Mais croyez-moi, mieux vaut que je ne touche pas au volant de quoi que ce soit de plus de 50 cc. Je suis bien trop distrait. Et j’ai trop tendance à fantasmer cette fraction de seconde mystique qui sépare la vie de la mort, l’évitement de la collision. Trop tenté de donner ce petit coup de volant fatal rien que par curiosité. Ou, comme Kirk Douglas dans L’Arrangement, de conduire sans les mains pour voir où ça mène.

Comme le chantait Léo Ferré: «Les routes sont des chiffres bleus dans la tentation du printemps, du 220 à la centrale à 220 vers l’hôpital.» (La Mort des loups) Vertiges encore…

Je hais les annonces de chars toutes pareilles, les collectionneurs, les patenteux de chars aux doigts gras, les garagistes, dont je crois comme tout le monde qu’il n’en existe pas beaucoup d’honnêtes. Et même les vendeux de chars.

J’ai vu un jour le plus grand cimetière d’autos du monde. Il s’étendait sur plus de 10 kilomètres dans le sud de la Virginie. Vision d’horreur! Et je me suis cassé la gueule d’aplomb en char. La tête à travers le pare-brise, l’ambulance, la douleur terrible…

Alors comment vous dire… Dans toute cette crasse, ce n’est pas un miracle, simplement un progrès, un petit espoir intéressant, ce qui se passe chez les Japonais depuis un mois.

Pourtant c’était impossible. C’était infaisable, l’auto écologique, ça allait traîner 500 kilos de Duracel triple A dans le coffre arrière. Ça n’aurait aucune accélération. Il faudrait se trouver une prise de courant tous les 20 kilomètres et recharger durant 48 heures, sans savoir si ça démarrerait au matin. Ce serait un monstre promis pour l’an 3000, la voiture écolo.

Et puis voilà, sans tambour ni trompette, la p’tite bagnole de Honda nommée Insight n’est pas trop moche et passablement fonctionnelle. Assistée d’un moteur électrique, elle fait 83 milles au gallon. Vingt-quatre mille kilomètres, le tour du continent pour 500 $. Le double de la consommation des meilleures.

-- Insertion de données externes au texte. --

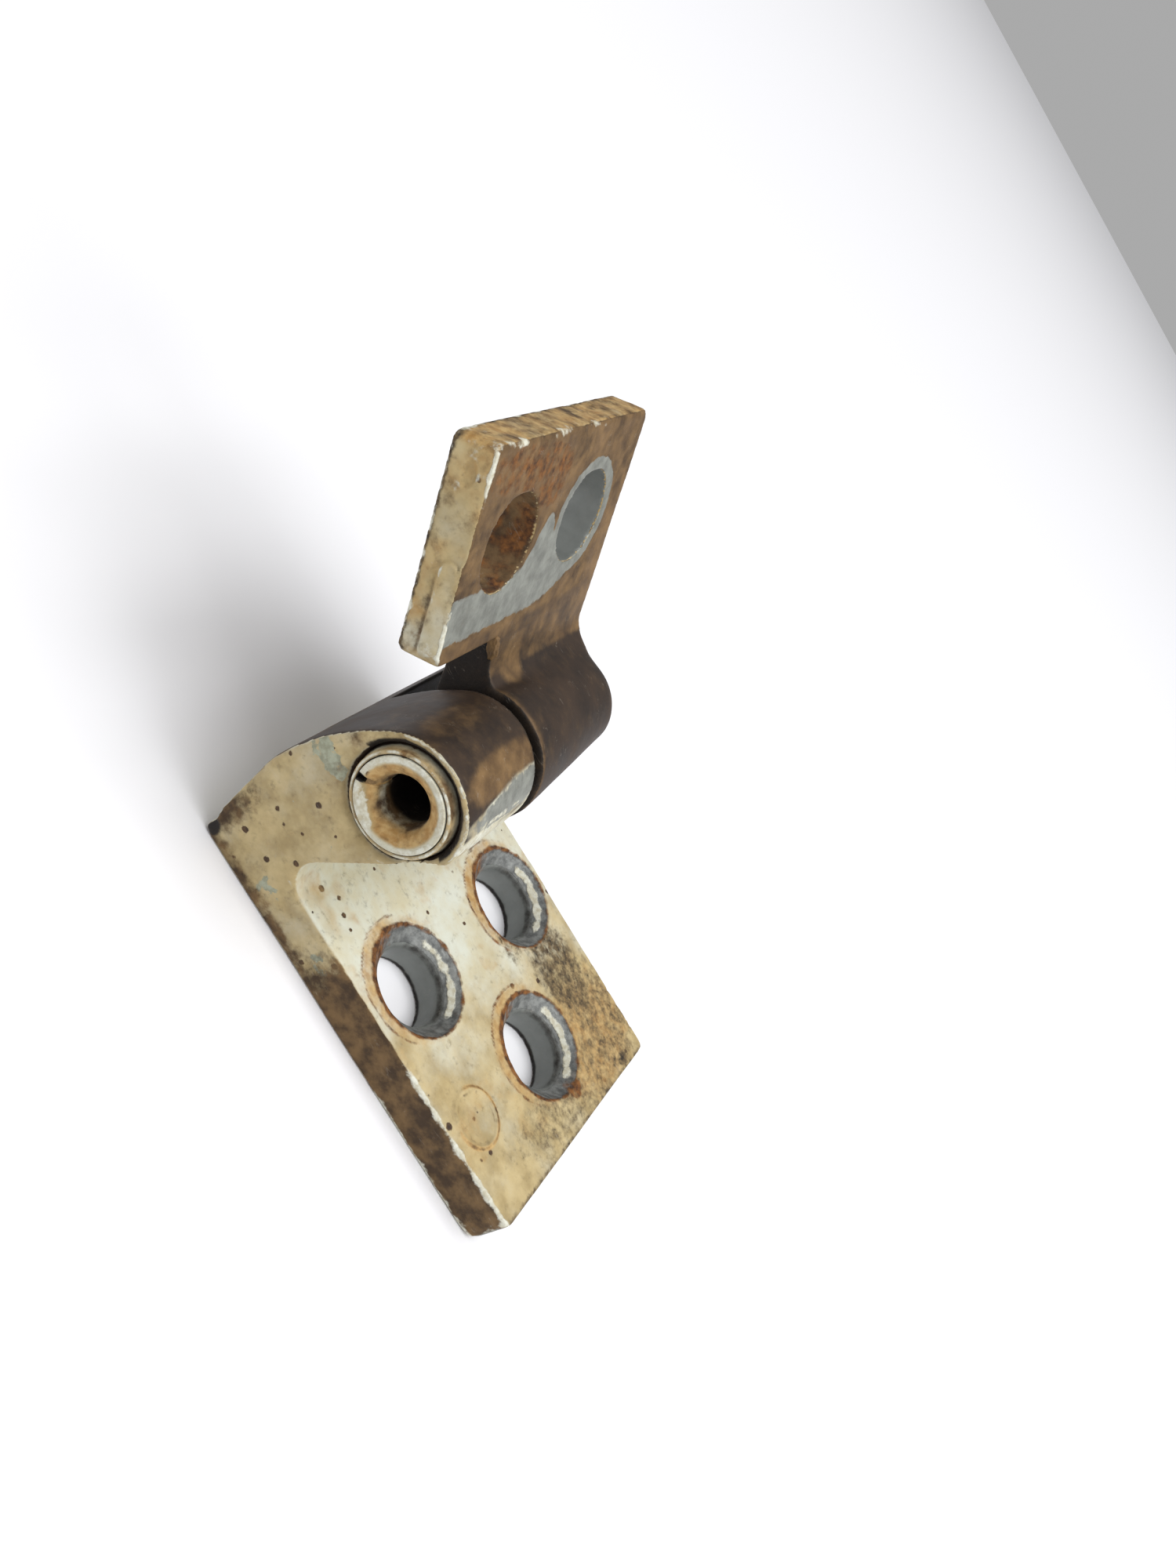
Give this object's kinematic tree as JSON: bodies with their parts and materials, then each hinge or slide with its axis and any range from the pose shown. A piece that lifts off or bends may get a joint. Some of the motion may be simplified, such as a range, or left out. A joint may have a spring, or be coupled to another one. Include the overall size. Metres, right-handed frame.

Écolos de tous les pays, ne criez même pas demi-victoire. Les gens vont acheter ça pour la mauvaise raison: l’économie d’argent. Puis, un jour les prix du pétrole vont baisser afin de nous garder bien dépendants de ce poison. Les p’tits beaux-frères vont sortir leur calculatrice et considérer que l’économie devient difficile à amortir. Et comme d’habitude pris dans les brumes du monoxyde de carbone, nous ne verrons pas plus loin que le bout de notre nez.

Je ne suis pas près de perdre ma vue imprenable sur le parking en face du bureau. Et je pourrai toujours écrire des chroniques sur les chiens écrasés.